Written by guest blogger: Jackie Waters. Jackie is passionate about sustainability and simplicity. She runs hyper-tidy.com, providing advice on being…Hyper Tidy!
Planning for the future sounds like a scary, overwhelming task, but once we reach a certain age it’s imperative to have a plan in place for finances, living situations, education, and emergencies, and not just for yourself–for your children too. Many people find it difficult to budget for next month, let alone ten years down the road, but there are several easy ways to help you can start planning for the future and give yourself peace of mind; you just have to know where to start.
Read on to find out how you can create a strategy for the future that won’t overwhelm you…or break the bank.
If you have children, their continued education is likely a concern. College isn’t cheap, and it’s hard to rely on financial aid when the awarded amount is income-based and the criteria for grants changes from year to year. A 529 college savings account can help eliminate some of that stress and allow you to deposit after-tax money for your child’s school tuition. You can even check with your company to see if they’ll take a portion of your paycheck to be deposited directly into this account.
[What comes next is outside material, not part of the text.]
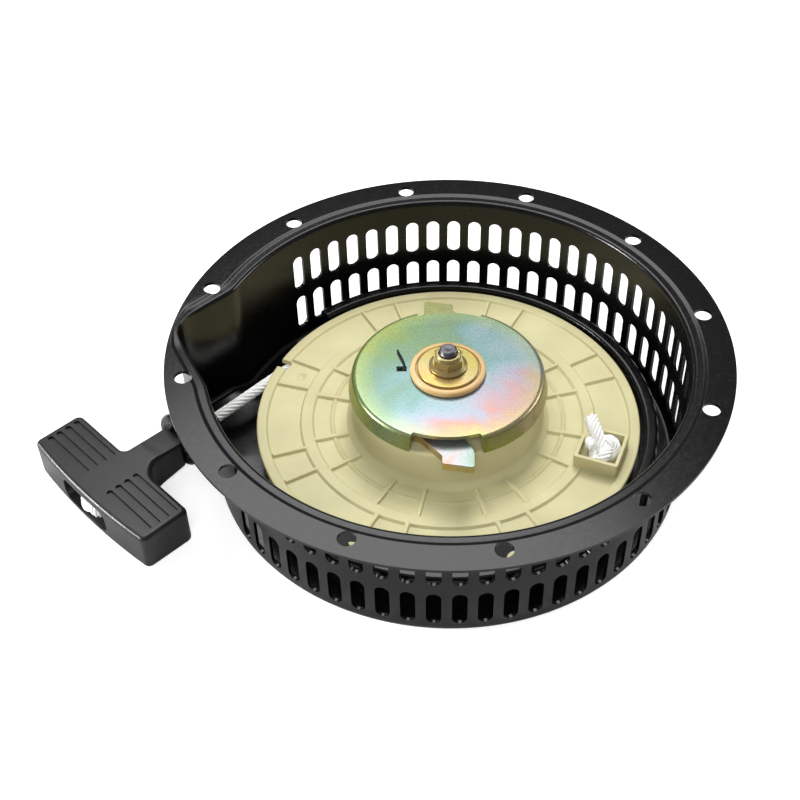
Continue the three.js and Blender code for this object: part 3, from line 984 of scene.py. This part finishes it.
def makeReel():
    web, columns = reel["web"], reel["columns"]
    profile = [(r, z, False) for r, z in rounded(reel["underside"], 3, closed=False)]
    profile += [(r / 2, web, True) for r in range(173, 97, -1)]
    profile += [(r, z, False) for r, z in rounded(reel["boss"], 4, closed=False)[:-1]]
    count = len(profile)
    points, faces = [], []
    for turn in range(columns):
        angle = 360 * turn / columns
        points += [(*polar(angle, r), z + (reelRelief(angle, r) if lifted else 0))
                   for r, z, lifted in profile]
        here, there = turn * count, ((turn + 1) % columns) * count
        faces += [(here + i, here + (i + 1) % count, there + (i + 1) % count, there + i)
                  for i in range(count)]
    body = meshPiece("reelBody", points, faces, ivoryPlastic, 50)
    notch = reel["notch"]
    cut(body, turnedBy(box("notch", notch["low"], notch["high"], ivoryPlastic), notch["angle"]))
    smoothed(body, 50)

    sizes = reel["box"]
    near, far, half, high, wall = (sizes[k] for k in ("near", "far", "half", "top", "wall"))

    def block(name, x0, x1, y, rounding, steps, low, top):
        corners = [(x0, -y, rounding), (x1, -y, rounding), (x1, y, rounding), (x0, y, rounding)]
        return slab(name, rounded(corners, steps), low, top, ivoryPlastic)

    holder = block("anchorBox", near, far, half, 1.2, 3, web - 1, high)
    cut(holder, block("hollow", near + wall, far - wall, half - wall, 0.6, 2, web + 0.6, high + 1))
    cut(holder, box("outlet", (near - 1, half - 8, web + 2), (near + 7, half + 1, high + 1), ivoryPlastic))
    bevelled(holder, 0.4, limit=50)
    foot = block("boxFoot", near - 0.8, far + 0.5, half + 0.8, 1.5, 3, web - 0.8, web + 0.45)
    bevelled(foot, 0.4, limit=50)
    both = turnedBy(joined("anchorBox", [holder, foot], ivoryPlastic), sizes["angle"])
    place(body, "reel", "ivory_plastic", "reel")
    place(both, "reel", "ivory_plastic")


makeReel()
print("reel")


# Guide, pawls and centre stack

guide = {
    "profile": ((9.4, 47.7), (42.0, 47.7, 2.0), (45.5, 40.8), (47, 40.8), (44.9, 49.2, 2.6), (38, 49.2),
                (32, 49.2), (27, 49.2), (23, 49.2), (19, 49.2), (14, 49.2), (9.4, 49.2)),
    "window": (-114.4, -72.4, 42.2),  # from, to, inner radius
    "slot": ((-24, 1.2), (-19.4, 4.6)),
    # the friction spring hugs the bush, then rises through the slot and lies on the cup
    "springRing": {"radius": 15.4, "height": 46.6, "start": 186, "step": -18, "points": 19},
    "springEnd": ((-17, -4.5, 46.6), (-19.6, 0.5, 46.6), (-20.4, 2.6, 48.2), (-20.2, 4.2, 49.9),
                  (-21.2, 8, 50.4), (-22.6, 12, 50.3), (-23.4, 14.6, 50.2)),
    "wire": 0.5,
}


def sector(name, start, end, near, far, low, high, fillet=1.2, steps=16):
    inner = [polar(start + (end - start) * k / steps, near) for k in range(steps + 1)]
    outer = [polar(end + (start - end) * k / steps, far) for k in range(steps + 1)]
    outline = [(*inner[0], fillet), *inner[1:-1], (*inner[-1], fillet), *outer]
    return slab(name, rounded(outline, 3), low, high, cupPlating)


def makeGuide():
    cup = lathe("ratchetGuide", list(guide["profile"]), cupPlating, 180, steps=6)
    start, end, near = guide["window"]
    (x0, y0), (x1, y1) = guide["slot"]
    for turn in (0, 180):
        cut(cup, turnedBy(sector("window", start, end, near, 50, 38, 52), turn))
    cut(cup, box("slot", (x0, y0, 46), (x1, y1, 51), cupPlating))
    bevelled(cup, 0.3, limit=50, angle=40)
    place(cup, "guide", "yellow_zinc", "ratchet_guide")
    ring = guide["springRing"]
    route = [(*polar(ring["start"] + ring["step"] * k, ring["radius"]), ring["height"])
             for k in range(ring["points"])]
    spring = wire("frictionSpring", route + list(guide["springEnd"]), guide["wire"], darkSteel)
    place(spring, "guide", "spring_steel", "friction_spring")


pawl = {
    "outline": ((-25.5, -31.2), (-19, -35.1, 2), (-13.6, -37.4, 3), (-4.6, -49.1, 2), (-4.8, -53.6, 1.0),
                (9.3, -56.5, 1.2), (9.8, -48.1, 6), (8.9, -44.5, 4), (6.5, -40.8, 4), (-1.5, -33, 6),
                (-12, -24, 5), (-21, -21.4)),
    "pivot": (-24.0, -26.0),
    "low": 40.3,
    "high": 44.5,
    "hub": 5.3,
    "bore": 2.6,
    "rivet": ((0.01, 35.4), (2.5, 35.4), (2.5, 46.4), (3.6, 46.4), (3.6, 47.4, 0.6), (0.01, 47.4)),
    "coil": {"radius": 3.9, "height": 45.4, "start": 20, "step": 27, "points": 12, "wire": 0.5},
    "coilEnd": ((10, -2), (15, -5)),  # from the pivot
}


def makePawls():
    x, y = pawl["pivot"]
    low, high, coil = pawl["low"], pawl["high"], pawl["coil"]
    for name, turn, plate in (("Front", 0, frontPawlPlating), ("Rear", 180, rearPawlPlating)):
        arm = slab("pawl" + name, rounded(list(pawl["outline"]), 5), low, high, plate)
        fused(arm, rod("hub", pawl["hub"], (x, y, low), (x, y, high), plate, 40))
        cut(arm, rod("bore", pawl["bore"], (x, y, low - 1), (x, y, high + 1), plate, 32))
        bevelled(arm, 0.35)
        turnedBy(arm, turn)
        place(arm, "pawl_" + name.lower(), "yellow_zinc", "pawl_" + name.lower())
        rivet = movedBy(lathe("pawlRivet" + name, list(pawl["rivet"]), steel, 32), x, y, 0)
        turnedBy(rivet, turn)
        place(rivet, "reel", "bright_steel", "pawl_rivet_" + name.lower())
        angles = [coil["start"] + coil["step"] * k for k in range(coil["points"])]
        flat = [polar(angle, coil["radius"]) for angle in angles] + list(pawl["coilEnd"])
        route = [(x + dx, y + dy, coil["height"]) for dx, dy in flat]
        spring = turnedBy(wire("pawlSpring" + name, route, coil["wire"], darkSteel), turn)
        place(spring, "reel", "spring_steel", "pawl_spring_" + name.lower())


# Turned profiles are radius, height and rounding
stack = {
    "bush": ((4.3, 47.5), (9, 47.5), (9, 49.5), (17.8, 49.5, 0.4), (17.8, 52.1, 1.6), (15.3, 52.4, 0.6),
             (14.9, 51.1), (4.3, 51.1)),
    "washer": ((4.3, 51.4), (14.4, 51.4, 0.3), (14.4, 52.9, 0.5), (4.3, 52.9)),
    "skirt": ((4.3, 53.2), (8.8, 53.2, 0.3), (9.0, 54.2, 0.4), (7.2, 55.4), (4.3, 55.4)),
    "hexagon": {"across": 13, "turn": 26, "low": 54.0, "high": 59.6},
    "crown": ((0.01, 52), (7.9, 52), (7.9, 58.6), (6.2, 59.8), (0.01, 59.8)),
    "collar": ((4.3, 58.8), (6.2, 58.8), (5.9, 61.4, 1.0), (4.6, 61.4, 0.4), (4.3, 60.8)),
    "shaft": ((0.01, 1.8), (14, 1.8), (14, 4.3, 0.6), (6.5, 4.3), (6.5, 45.6, 0.4), (4, 45.6), (4, 52)),
    "thread": {"start": 52, "pitch": 1.25, "turns": 9, "root": 3.6, "crest": 4.0},
    "shaftEnd": ((4.0, 63.3, 0.3), (3.3, 64, 0.4), (1.2, 64), (0.01, 63.7)),
}


def makeCentre():
    bush = lathe("frictionBush", list(stack["bush"]), amberNylon, 96)
    place(bush, "housing", "amber_nylon", "friction_bush")
    washer = lathe("plainWasher", list(stack["washer"]), nutPlating, 96)
    place(washer, "housing", "yellow_zinc", "plain_washer")
    skirt = lathe("nutSkirt", list(stack["skirt"]), nutPlating, 96)
    shape = stack["hexagon"]
    corners = [polar(60 * k + shape["turn"], shape["across"] / math.sqrt(3)) for k in range(6)]
    hexagon = slab("nutHexagon", corners, shape["low"], shape["high"], nutPlating)
    combine(hexagon, [lathe("crown", list(stack["crown"]), nutPlating, 64)], "INTERSECT")
    bevelled(hexagon, 0.3, limit=25)
    collar = lathe("nutCollar", list(stack["collar"]), nutPlating, 64)
    nut = joined("flangeNut", [skirt, hexagon, collar], nutPlating)
    place(nut, "housing", "yellow_zinc", "flange_nut")
    thread, profile = stack["thread"], list(stack["shaft"])
    for k in range(thread["turns"]):
        z = thread["start"] + thread["pitch"] * k
        profile += [(thread["root"], z + 0.3), (thread["crest"], z + 0.75), (thread["crest"], z + 0.95)]
    shaft = lathe("centerShaft", profile + list(stack["shaftEnd"]), studSteel, 64, angle=25)
    place(shaft, "housing", "bright_steel", "center_shaft")


makeGuide()
makePawls()
makeCentre()
print("guide, pawls and centre")


# Handle

handle = {
    "centre": 139.0,
    "half": 43.5,
    "halfWidth": 13.0,
    "bulge": 2.7,
    "low": 0.4,
    "high": 21.0,
    "start": 101.4,
    "stemHalf": 7.0,
    "corners": (2.5, 3.5, 3, 10),  # stem end, left of the grip, outer edge, right of the stem
    "edge": 2.2,
    "bore": 3.1,
    "grooveRows": (-8.2, -3.3, 1.6, 6.5),
    "grooveReach": (8.0, 40.5),
    "grooveWidth": 2.9,
    "grooveDepth": 1.1,
    "window": (-18.0, 15.5, 4.2, 17.2),  # side from, to, height from, to
    "windowCorner": 4.5,
    "windowDepth": 16.5,
}


def makeHandle():
    centre, half, width = handle["centre"], handle["half"], handle["halfWidth"]
    low, high, start, stem = handle["low"], handle["high"], handle["start"], handle["stemHalf"]
    tip, left, rim, right = handle["corners"]
    outer = []
    steps = 20
    for k in range(steps + 1):
        share = 2 * k / steps - 1
        outer.append((centre + width + handle["bulge"] * (1 - share * share), share * half))
    back = centre - width
    outline = [(start, stem, tip), (start, -stem, tip), (back, -stem - 0.5, left), (back, -half, left),
               (*outer[0], rim), *outer[2:-2], (*outer[-1], rim),
               (back, half, left), (back, stem + 0.5, right)]
    grip = softSlab("handleGrip", rounded(outline, 6), low, high, handle["edge"], gripPlastic)
    below = [(start - 2, -2), (start - 2, 5.4), (back + 1, 1.2), (back + 1, -2)]
    above = [(start - 2, 24), (start - 2, 19.8), (start + 12, 20.6), (start + 17, 21.05), (start + 17, 24)]
    for wedge in (below, above):
        cut(grip, turnedBy(slab("wedge", wedge, -20, 20, gripPlastic), 90, "X"))
    y0, y1, z0, z1 = handle["window"]
    corners = [(y, z, handle["windowCorner"]) for y, z in ((y0, z0), (y1, z0), (y1, z1), (y0, z1))]
    opening = slab("opening", rounded(corners, 6), 0, handle["windowDepth"] + 2.5, gripPlastic)
    turnedBy(turnedBy(opening, 90, "X"), 90)
    cut(grip, movedBy(opening, centre + width + handle["bulge"] - handle["windowDepth"], 0, 0))
    level = pull["handleHeight"]
    cut(grip, rod("bore", handle["bore"], (start - 1, 0, level), (centre + 2, 0, level), gripPlastic))
    wide = handle["grooveWidth"] / 2
    near, far = handle["grooveReach"]
    for side in (-1, 1):
        for row in handle["grooveRows"]:
            x0, x1 = centre + row - wide, centre + row + wide
            ends = [(x, side * y, wide * 0.98) for x, y in ((x0, near), (x1, near), (x1, far), (x0, far))]
            cut(grip, slab("groove", rounded(ends, 6), high - handle["grooveDepth"], high + 1, gripPlastic))
    bevelled(grip, 0.4, limit=55, angle=40)
    alongPull(grip)
    place(grip, "handle", "grip_plastic", "handle_grip")


makeHandle()
print("handle")


# Pieces kept from the frame

for name, material in (("recoil_spring", darkSteel), ("spring_anchor", steel), ("reel_bushing", sintered),
                       ("thrust_washer", steel)):
    nodes[name].data.materials.clear()
    nodes[name].data.materials.append(material)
Another smart way to make sure tuition is covered? At birthday and holiday time, ask grandparents and other loved ones to write a check that will go directly to that 529 account instead of spending money on more toys.
One of the few sure things in this life is that there are no sure things. It’s terrifying to think about, but few of us have real job security these days, and there’s no way to know what financial shape you’ll be in twenty years from now. If you have the money now, consider pre-paying your child’s tuition. The only catch is, it’s best to pay it in one lump sum, rather than making payments over time.
It’s appealing to open a line of credit at a furniture or appliance store when you need to make a big purchase, in part because many of those stores offer discounts on your first purchase with approved credit. However, incurring more debt is never a good idea if you’re trying to save, so if possible, save up to buy that refrigerator and skip the credit card. Minimize your monthly bills as much as possible and get organized about your spending; with mobile apps, most banks make it easy to check your balance and purchases in real time, so there’s no reason you should be left in the dark when it comes to how much you’re bringing in versus how much you’re spending.
Keep up with the savings account
Open up a savings account, make a resolution to deposit money into it every payday, and stick to it. You don’t have to put the same amount in every time, but getting in the habit of putting aside don’t-touch money will reward you in the long run. Much better than trying to save cash at the end of the week, when you’ve gone through most of your check.
Hire a professional
It can be overwhelming to try and plan for the future by yourself, so hire a professional to help you go over living wills, plans for your estate, and preparations for your children in the event that something happens to you. No one wants to think about it, but it’s essential to plan, and with the help of a lawyer you’ll be able to get it done with little to no hassle.